[Collection entries]
┏━━
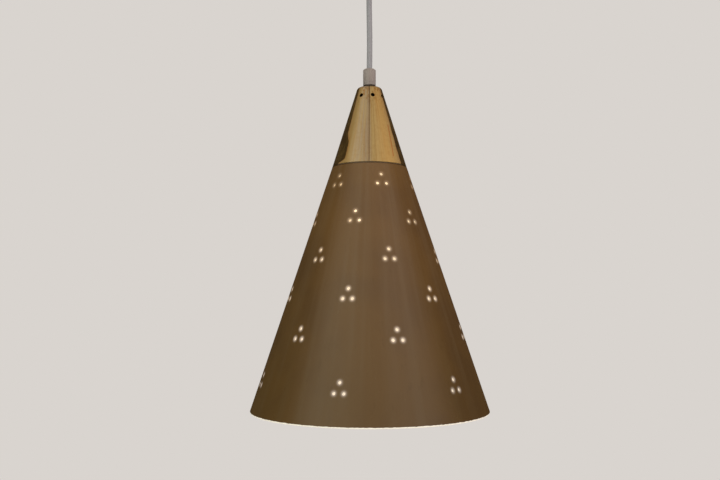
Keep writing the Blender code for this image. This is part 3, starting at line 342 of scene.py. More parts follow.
def copy_of(piece, name, matrix):
    """A copy with its own mesh, moved by a matrix that goes into the mesh."""
    copy = piece.copy()
    copy.data = piece.data.copy()
    copy.name = name
    copy.data.name = name
    copy.data.transform(matrix)
    bpy.context.collection.objects.link(copy)
    return copy


def join(pieces, name):
    """Join pieces into one."""
    make_active(pieces[0])
    for piece in pieces:
        piece.select_set(True)
    bpy.ops.object.join()
    return named(name)


def front_direction(turned):
    """The level direction that lies so many degrees to the right of the front."""
    angle = math.radians(turned)
    return Vector((math.sin(angle), -math.cos(angle), 0))


def finish_piece(piece, node, body, slot, *finishes, smooth=35):
    """Smooth a piece, give it its materials, and say what it rides on and what it replaces."""
    if piece.type == "MESH":
        make_active(piece)
        bpy.ops.object.shade_smooth_by_angle(angle=math.radians(smooth))
    piece.data.materials.clear()
    for finish in finishes:
        piece.data.materials.append(material_of(finish))
    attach(piece, body)
    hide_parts(node)


def dress_node(node, material):
    """Give a CAD node its material."""
    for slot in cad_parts[node].material_slots:
        slot.material = material


# Materials

# Kinds of node by a short name: Blender's type, the inputs in order, the output, and the settings.
# "eased" and "straight" take a value, where it starts and ends, and what they give there (0 and 1).
KINDS = {
    "coordinates": ("ShaderNodeTexCoord", (), "Object", {}),
    "split": ("ShaderNodeSeparateXYZ", (0,), 0, {}),
    "combined": ("ShaderNodeCombineXYZ", (0, 1, 2), 0, {}),
    "scaled": ("ShaderNodeMapping", ("Vector", "Scale"), 0, {}),
    "noise": ("ShaderNodeTexNoise", ("Vector", "Scale", "Detail", "Roughness"), 0, {}),
    "eased": ("ShaderNodeMapRange", range(5), 0, {"interpolation_type": "SMOOTHSTEP"}),
    "straight": ("ShaderNodeMapRange", range(5), 0, {"interpolation_type": "LINEAR"}),
    "mixed": ("ShaderNodeMix", (0, 6, 7), 2, {"data_type": "RGBA"}),
    "bump": ("ShaderNodeBump", ("Height", "Distance"), 0, {}),
    "facing": ("ShaderNodeLayerWeight", ("Blend",), "Facing", {}),
    "rays": ("ShaderNodeLightPath", (), 0, {}),
    "emission": ("ShaderNodeEmission", ("Color", "Strength"), 0, {}),
    "background": ("ShaderNodeBackground", ("Color", "Strength"), 0, {}),
    "mixed_shader": ("ShaderNodeMixShader", (0, 1, 2), 0, {}),
    "world_output": ("ShaderNodeOutputWorld", ("Surface",), None, {}),
    "level": ("ShaderNodeVectorMath", (0, 1), "Vector", {"operation": "MULTIPLY"}),
    "offset": ("ShaderNodeVectorMath", (0, 1), "Vector", {"operation": "SUBTRACT"}),
    "length": ("ShaderNodeVectorMath", (0,), "Value", {"operation": "LENGTH"}),
    "distance": ("ShaderNodeVectorMath", (0, 1), "Value", {"operation": "DISTANCE"}),
}
for step in ("ADD", "SUBTRACT", "MULTIPLY", "MULTIPLY_ADD", "ABSOLUTE", "POWER", "MODULO"):
    KINDS[step.lower()] = ("ShaderNodeMath", (0, 1, 2), 0, {"operation": step})
for step in ("PINGPONG", "MINIMUM", "MAXIMUM", "ARCTAN2"):
    KINDS[step.lower()] = ("ShaderNodeMath", (0, 1), 0, {"operation": step})


def fill(node, values):
    """Link or set a node's inputs."""
    for key, value in values.items():
        socket = node.inputs[key]
        if isinstance(value, bpy.types.NodeSocket):
            node.id_data.links.new(value, socket)
        else:
            socket.default_value = value


def add_node(tree, kind, *values, **settings):
    """Add a node of a kind with its settings and links, and return its output."""
    type_name, keys, output, usual = KINDS[kind]
    node = tree.nodes.new(type_name)
    for name, value in {**usual, **settings}.items():
        setattr(node, name, value)
    fill(node, dict(zip(keys, values)))
    return None if output is None else node.outputs[output]


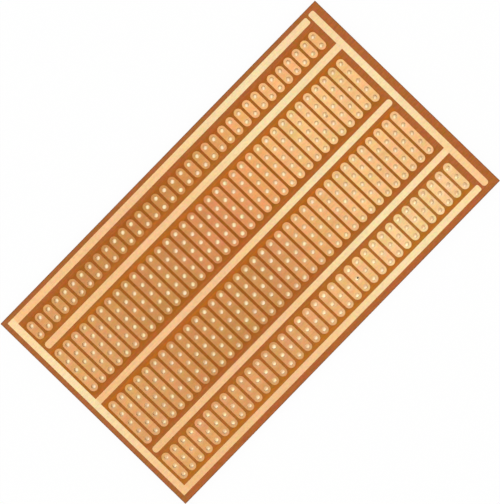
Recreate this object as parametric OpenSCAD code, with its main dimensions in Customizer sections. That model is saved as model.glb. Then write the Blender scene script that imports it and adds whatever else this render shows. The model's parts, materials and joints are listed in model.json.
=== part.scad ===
// Prototype board. A phenolic-paper sheet is punched with rows of lead holes, and its top face
// carries etched copper: short strips that join two, three or five holes, and two comb-shaped
// supply rails whose teeth run between the groups of strips.
// Frame: X along the long side, +Y towards the two-hole group, +Z out of the copper side.
// The origin is the middle of the bare underside.

/* [Sheet and foil] */
// Thickness of the phenolic-paper sheet
sheet_thickness = 1.2; // [0.8:0.1:2.4]
// Thickness of the copper foil
foil_thickness = 0.035; // [0.018:0.001:0.21]

/* [Lead holes] */
// Distance between neighbouring holes, along the board and along a strip
hole_pitch = 2.54; // [2:0.01:5.08]
// Number of hole columns, which is the number of strips in each group
column_count = 35; // [2:1:40]
// Diameter of a lead hole, through the sheet and the foil
hole_diameter = 1.0; // [0.6:0.05:1.25]

/* [Strips] */
// Holes joined by a strip of the group at the +Y side
two_group_holes = 2; // [1:1:6]
// Holes joined by a strip of the upper middle group
upper_five_group_holes = 5; // [1:1:8]
// Holes joined by a strip of the lower middle group
lower_five_group_holes = 5; // [1:1:8]
// Holes joined by a strip of the group at the -Y side
three_group_holes = 3; // [1:1:6]
// Bare gap between neighbouring strips, and between a strip or a rail's free end and an end rail
etch_gap = 0.60; // [0.3:0.01:0.9]
// How much further a strip reaches at each end than a round end about its last hole would
strip_end_run = 0.08; // [0:0.01:0.25]

/* [Supply rails] */
// Width of the two rails on either side of the two-hole group
upper_rail_width = 1.68; // [1:0.01:3]
// Width of the centre rail and the two rails on either side of the three-hole group
lower_rail_width = 1.56; // [1:0.01:3]
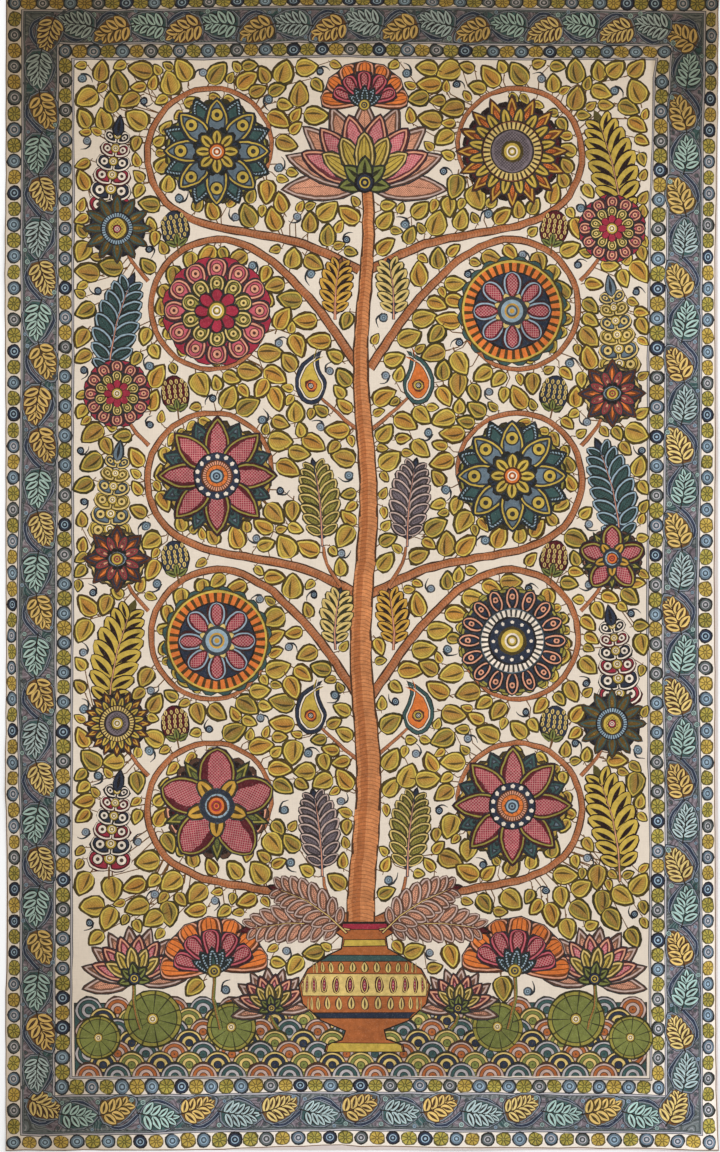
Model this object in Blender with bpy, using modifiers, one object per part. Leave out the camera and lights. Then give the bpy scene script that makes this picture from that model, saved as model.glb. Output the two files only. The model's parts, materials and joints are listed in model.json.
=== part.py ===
"""A kalamkari panel: one length of hand-painted cotton, laid out flat.

The panel is a single uneven rectangle of cloth. It lies on the surface with its
painted face up, its foot towards -Y and its head towards +Y. Most of it touches
the surface. A few low swells lift it where it was creased and handled.

Units are metres. The origin is below the middle of the cloth, on the surface.
"""

import math

import bpy

COLLECTION_NAME = "kalamkari_panel"
CLOTH_NAME = "kalamkari_cloth"

CLOTH_WIDTH = 1.070
CLOTH_LENGTH = 1.738
CLOTH_THICKNESS = 0.0012

GRID_COLUMNS = 39
GRID_ROWS = 63

CLOTH_COLOUR = (0.235, 0.178, 0.105, 1.0)
CLOTH_ROUGHNESS = 0.92

# Each edge drifts in from the cloth's box by up to a millimetre, as cotton cut
# by hand does. Columns: share of the way along the edge, how far it stands in.
# The side edges run from foot to head, the others from left to right.
LEFT_EDGE = (
    (0.00, 0.0003),
    (0.11, 0.0000),
    (0.22, 0.0009),
    (0.31, 0.0002),
    (0.62, 0.0005),
    (1.00, 0.0000),
)
RIGHT_EDGE = (
    (0.00, 0.0000),
    (0.16, 0.0005),
    (0.42, 0.0000),
    (0.78, 0.0006),
    (1.00, 0.0001),
)
FOOT_EDGE = (
    (0.00, 0.0006),
    (0.22, 0.0003),
    (0.47, 0.0000),
    (0.68, 0.0005),
    (1.00, 0.0002),
)
HEAD_EDGE = (
    (0.00, 0.0006),
    (0.22, 0.0000),
    (0.47, 0.0009),
    (0.74, 0.0002),
    (1.00, 0.0007),
)

# The swells, where the cloth doesn't quite touch the surface. Each is a long low
# hump. Columns: centre x, centre y, half length, half width, turn in degrees
# from +X, height.
SWELLS = (
    (-0.535, 0.470, 0.300, 0.105, 12.0, 0.0032),
    (0.535, 0.180, 0.260, 0.110, -9.0, 0.0028),
    (-0.535, -0.330, 0.240, 0.120, -16.0, 0.0026),
    (0.150, -0.869, 0.210, 0.120, 82.0, 0.0030),
    (-0.210, 0.869, 0.230, 0.115, 97.0, 0.0027),
    (0.535, -0.869, 0.190, 0.130, 45.0, 0.0042),
    (0.520, 0.869, 0.170, 0.120, -40.0, 0.0030),
    (-0.535, -0.869, 0.150, 0.110, -48.0, 0.0022),
    (0.535, -0.420, 0.200, 0.105, 6.0, 0.0021),
)


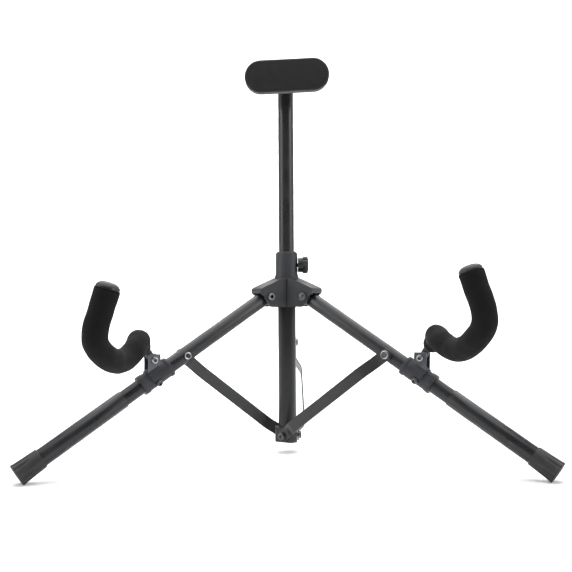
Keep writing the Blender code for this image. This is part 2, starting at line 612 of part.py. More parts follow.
# Strut: a flat bar with round ends, cranked outwards between them so that it clears the leg
def make_strut(side):
    low = Vector((0, 0, STRUT_PIN_Z))
    high = Vector((HUB_BOLT_OUT + STRUT_BOLT_AT * math.cos(LEG_SLOPE), 0,
                   HUB_BOLT_Z - STRUT_BOLT_AT * math.sin(LEG_SLOPE)))
    length = (high - low).length
    angle = math.atan2(high.z - low.z, high.x - low.x)
    frame = empty("strut_axis_" + side, radial[side], low, (0, -angle, 0))
    bar = plate("strut_" + side, stadium(length, STRUT_WIDTH / 2), STRUT_THICK)
    bm = bmesh.new()
    bm.from_mesh(bar.data)
    ease = [length - reach for reach in STRUT_HIGH_CRANK[side]]
    stations = [a + (b - a) * i / 6 for a, b in (STRUT_LOW_CRANK, ease) for i in range(7)]
    for x in stations:
        bmesh.ops.bisect_plane(bm, geom=bm.verts[:] + bm.edges[:] + bm.faces[:], dist=MERGE,
                               plane_co=(x, 0, 0), plane_no=(1, 0, 0))
    for vert in bm.verts:
        x = vert.co.x
        middle = STRUT_MID_OFFSET_LOW + (STRUT_MID_OFFSET_HIGH - STRUT_MID_OFFSET_LOW) * x / length
        offset = STRUT_LOW_OFFSET + (middle - STRUT_LOW_OFFSET) * smooth_step(x, *STRUT_LOW_CRANK)
        leave = smooth_step(x, *ease)
        vert.co.y -= offset + (STRUT_HIGH_OFFSET - offset) * leave
    bm.to_mesh(bar.data)
    bm.free()
    for x in (0.0, length):
        cut(bar, cylinder("strut_hole_" + side, 2.3 * MM, 60 * MM, along_y(x), 16), frame)
    finish(place(bar, frame), "strut_" + side, BLACK_PAINT)
    inner = -LEG_R - GAP
    outer = -STRUT_HIGH_OFFSET - STRUT_THICK / 2 - GAP
    rivet = turned("strut_rivet_" + side, solid_profile([
        (2.0 * MM, inner), (2.0 * MM, outer), (5.0 * MM, outer), (5.0 * MM, outer - 1.2 * MM),
        (3.6 * MM, outer - 2.4 * MM)]), SMALL_STEPS)
    finish(place(rivet, frame, (length, 0, 0), Y_AXIS_TURN), "strut_rivet_" + side, BRIGHT_STEEL)


# Pad: a saddle on the mast, a screw through both, a backing plate and the foam block on its front
def make_pad():
    axis = empty("pad_axis", stand, (0, 0, PAD_Z - 2 * MM))
    saddle_front = PAD_BACK_Y + GAP
    saddle = cylinder("pad_saddle", 7.0 * MM, 6.0 * MM, along_y(0, saddle_front + 3.0 * MM, 0))
    cut(saddle, cylinder("saddle_seat", MAST_R + GAP, 60 * MM, along_z()), axis)
    cut(saddle, cylinder("saddle_hole", 2.3 * MM, 40 * MM, along_y(), 16), axis)
    finish(place(saddle, axis), "pad_saddle", BLACK_PLASTIC)
    tip = PAD_BACK_Y - PAD_PLATE_THICK + 0.2 * MM
    back = MAST_R + GAP
    screw = turned("pad_screw", [
        (0, back + 0.8 * MM), (1.7 * MM, back + 0.8 * MM), (1.7 * MM, back + 2.2 * MM),
        (3.4 * MM, back + 2.2 * MM), (4.2 * MM, back + 1.4 * MM), (4.2 * MM, back), (2.0 * MM, back),
        (2.0 * MM, tip), (0, tip)], SMALL_STEPS)
    finish(place(screw, axis, rotation=Y_AXIS_TURN), "pad_screw", BRIGHT_STEEL)

    lean = empty("pad_lean", axis, rotation=(0, -PAD_LEAN, 0))
    half = PAD_HEIGHT / 2
    middle = PAD_WIDTH - PAD_HEIGHT
    plate_y = PAD_BACK_Y - PAD_PLATE_THICK / 2
    back_plate = plate("pad_plate", stadium(middle, half - 2.0 * MM, PAD_SHIFT - middle / 2),
                       PAD_PLATE_THICK)
    cut(back_plate, cylinder("pad_plate_hole", 2.3 * MM, 30 * MM, along_y(), 16), lean)
    finish(place(back_plate, lean, (0, plate_y, 2 * MM)), "pad_plate", BLACK_PLASTIC)
    foam = plate("pad_foam", stadium(middle, half, PAD_SHIFT - middle / 2), PAD_THICK)
    rounding = foam.modifiers.new("Soft front edge", "BEVEL")
    rounding.width = 3.0 * MM
    rounding.segments = 3
    rounding.limit_method = "ANGLE"
    foam_y = PAD_BACK_Y - PAD_PLATE_THICK - GAP - PAD_THICK / 2
    finish(place(foam, lean, (0, foam_y, 2 * MM)), "pad_foam", FOAM)


make_mast()
make_bracket()
make_hub()
make_knob()
for leg_side, leg_radial in radial.items():
    leg_pivot = empty("leg_axis_" + leg_side, leg_radial, (HUB_BOLT_OUT, 0, HUB_BOLT_Z),
                      (0, LEG_SLOPE, 0))
    make_leg(leg_side, leg_pivot)
    make_strut(leg_side)
    if leg_side != "rear":
        near_sign = 1.0 if leg_side == "left" else -1.0
        collar_turn = empty("collar_turn_" + leg_side, leg_pivot, rotation=(COLLAR_TURN[leg_side], 0, 0))
        arm_turn = empty("arm_turn_" + leg_side, collar_turn, (ARM_PIN_AT, 0, ARM_PIN_UP),
                         (0, -LEG_SLOPE, 0))
        make_clamp(leg_side, near_sign, collar_turn, arm_turn)
        make_arm(leg_side, near_sign, arm_turn)
make_pad()
bpy.context.view_layer.update()
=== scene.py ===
import bpy
import bmesh
import math
from mathutils import Matrix, Vector, noise


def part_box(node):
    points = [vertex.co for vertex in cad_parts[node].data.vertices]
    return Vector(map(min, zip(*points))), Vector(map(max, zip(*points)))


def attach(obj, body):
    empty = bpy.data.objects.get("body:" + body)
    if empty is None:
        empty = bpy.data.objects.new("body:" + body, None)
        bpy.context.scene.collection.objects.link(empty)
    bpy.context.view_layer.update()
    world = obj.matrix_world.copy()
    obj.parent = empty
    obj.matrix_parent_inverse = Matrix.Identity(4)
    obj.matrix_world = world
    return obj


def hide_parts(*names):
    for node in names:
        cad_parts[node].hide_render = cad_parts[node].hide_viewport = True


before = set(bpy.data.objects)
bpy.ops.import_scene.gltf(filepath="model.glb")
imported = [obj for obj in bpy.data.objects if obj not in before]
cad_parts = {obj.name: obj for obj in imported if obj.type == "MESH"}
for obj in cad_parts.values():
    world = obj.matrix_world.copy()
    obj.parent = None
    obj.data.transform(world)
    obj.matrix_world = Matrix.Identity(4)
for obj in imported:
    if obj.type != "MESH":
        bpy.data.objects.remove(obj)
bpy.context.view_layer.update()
MM = 0.001

# Studio: a seamless pale sweep with a light of its own, a broad soft light overhead, one at each side,
# and the camera where the photograph was taken from, level with the middle of the column.
COLUMN_Y = -28.25 * MM
CAMERA_AT = (3.6 * MM, COLUMN_Y - 893.0 * MM, 183.0 * MM)
CAMERA_YAW = math.radians(0.28)
CAMERA_ROLL = math.radians(-0.35)
CAMERA_LENS = 50.9
CAMERA_SENSOR = 36.0
SWEEP_FRONT = -3.0
SWEEP_BACK = 1.6
SWEEP_RADIUS = 1.2
SWEEP_HALF = 5.0
SWEEP_TOP = 4.0
SWEEP_STEPS = 24
PAPER_WHITE = 0.93
PAPER_ROUGHNESS = 0.9


def put(name, data):
    """A new object in the scene."""
    thing = bpy.data.objects.new(name, data)
    bpy.context.scene.collection.objects.link(thing)
    return thing


def make_sweep():
    profile = [(SWEEP_FRONT, 0.0)]
    for i in range(SWEEP_STEPS + 1):
        angle = math.pi / 2 * i / SWEEP_STEPS
        profile.append((SWEEP_BACK + SWEEP_RADIUS * math.sin(angle), SWEEP_RADIUS * (1 - math.cos(angle))))
    profile.append((SWEEP_BACK + SWEEP_RADIUS, SWEEP_TOP))
    mesh = bpy.data.meshes.new("studio_floor")
    verts = [(x, y, z) for y, z in profile for x in (-SWEEP_HALF, SWEEP_HALF)]
    faces = [(2 * i, 2 * i + 1, 2 * i + 3, 2 * i + 2) for i in range(len(profile) - 1)]
    mesh.from_pydata(verts, [], faces)
    mesh.shade_smooth()
    floor = put("studio_floor", mesh)
    paper = bpy.data.materials.new("sweep_paper")
    paper.use_nodes = True
    shader = paper.node_tree.nodes["Principled BSDF"]
    shader.inputs["Base Color"].default_value = (PAPER_WHITE, PAPER_WHITE, PAPER_WHITE, 1.0)
    shader.inputs["Roughness"].default_value = PAPER_ROUGHNESS
    mesh.materials.append(paper)


def soft_light(name, at, towards, size, power):
    light = bpy.data.lights.new(name, "AREA")
    light.shape = "RECTANGLE"
    light.size, light.size_y = size
    light.energy = power
    lamp = put(name, light)
    lamp.location = at
    lamp.rotation_euler = (Vector(towards) - Vector(at)).to_track_quat("-Z", "Y").to_euler()


def make_camera():
    camera = put("camera", bpy.data.cameras.new("camera"))
    camera.data.lens = CAMERA_LENS
    camera.data.sensor_width = CAMERA_SENSOR
    forward = Vector((-math.sin(CAMERA_YAW), math.cos(CAMERA_YAW), 0.0))
    right = Matrix.Rotation(-CAMERA_ROLL, 3, forward) @ Vector((forward.y, -forward.x, 0.0))
    up = right.cross(forward)
    turn = Matrix((right, up, -forward)).transposed()
    camera.matrix_world = Matrix.Translation(CAMERA_AT) @ turn.to_4x4()
    bpy.context.scene.camera = camera


make_sweep()
make_camera()
OVERHEAD_AT = (0.0, -0.2, 2.2)
OVERHEAD_SIZE = (2.6, 2.6)
OVERHEAD_POWER = 55.0
SIDE_AT = (1.9, -0.6, 0.9)
SIDE_SIZE = (1.2, 1.8)
SIDE_POWER = 24.0
BACKDROP_AT = (0.0, 0.9, 1.9)
BACKDROP_TARGET = (0.0, 2.6, 0.3)
BACKDROP_SIZE = (3.0, 1.0)
BACKDROP_POWER = 90.0
FEET_LEVEL = (0.0, 0.0, 0.1)
HUB_LEVEL = (0.0, 0.0, 0.2)
soft_light("overhead", OVERHEAD_AT, FEET_LEVEL, OVERHEAD_SIZE, OVERHEAD_POWER)
soft_light("left_side", (-SIDE_AT[0], *SIDE_AT[1:]), HUB_LEVEL, SIDE_SIZE, SIDE_POWER)
soft_light("right_side", SIDE_AT, HUB_LEVEL, SIDE_SIZE, SIDE_POWER)
soft_light("backdrop", BACKDROP_AT, BACKDROP_TARGET, BACKDROP_SIZE, BACKDROP_POWER)
WORLD_DIM = 0.33
WORLD_BRIGHT = 0.62
WORLD_DIM_UNTIL = -0.6
WORLD_BRIGHT_FROM = 0.5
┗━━
## EXERCISE
Please reproduce exactly the lines from the first one of the records above through the line containing "return Vector((math.sin(angle), -math.cos(angle), 0))", both included, and nothing else.

## CORRECT RESPONSE
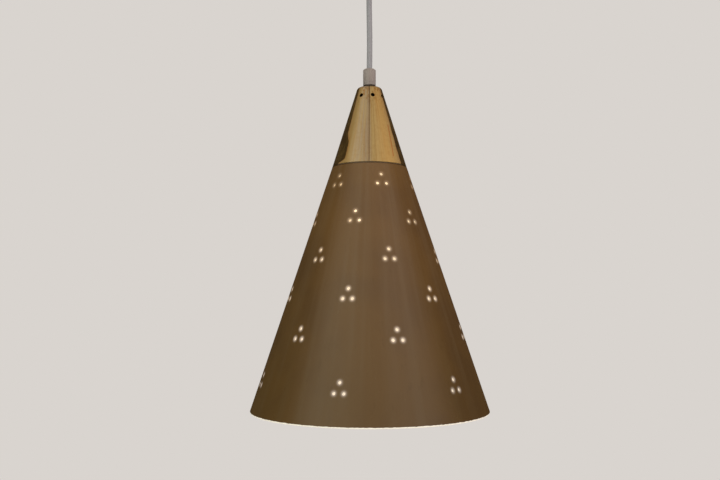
Keep writing the Blender code for this image. This is part 3, starting at line 342 of scene.py. More parts follow.
def copy_of(piece, name, matrix):
    """A copy with its own mesh, moved by a matrix that goes into the mesh."""
    copy = piece.copy()
    copy.data = piece.data.copy()
    copy.name = name
    copy.data.name = name
    copy.data.transform(matrix)
    bpy.context.collection.objects.link(copy)
    return copy


def join(pieces, name):
    """Join pieces into one."""
    make_active(pieces[0])
    for piece in pieces:
        piece.select_set(True)
    bpy.ops.object.join()
    return named(name)


def front_direction(turned):
    """The level direction that lies so many degrees to the right of the front."""
    angle = math.radians(turned)
    return Vector((math.sin(angle), -math.cos(angle), 0))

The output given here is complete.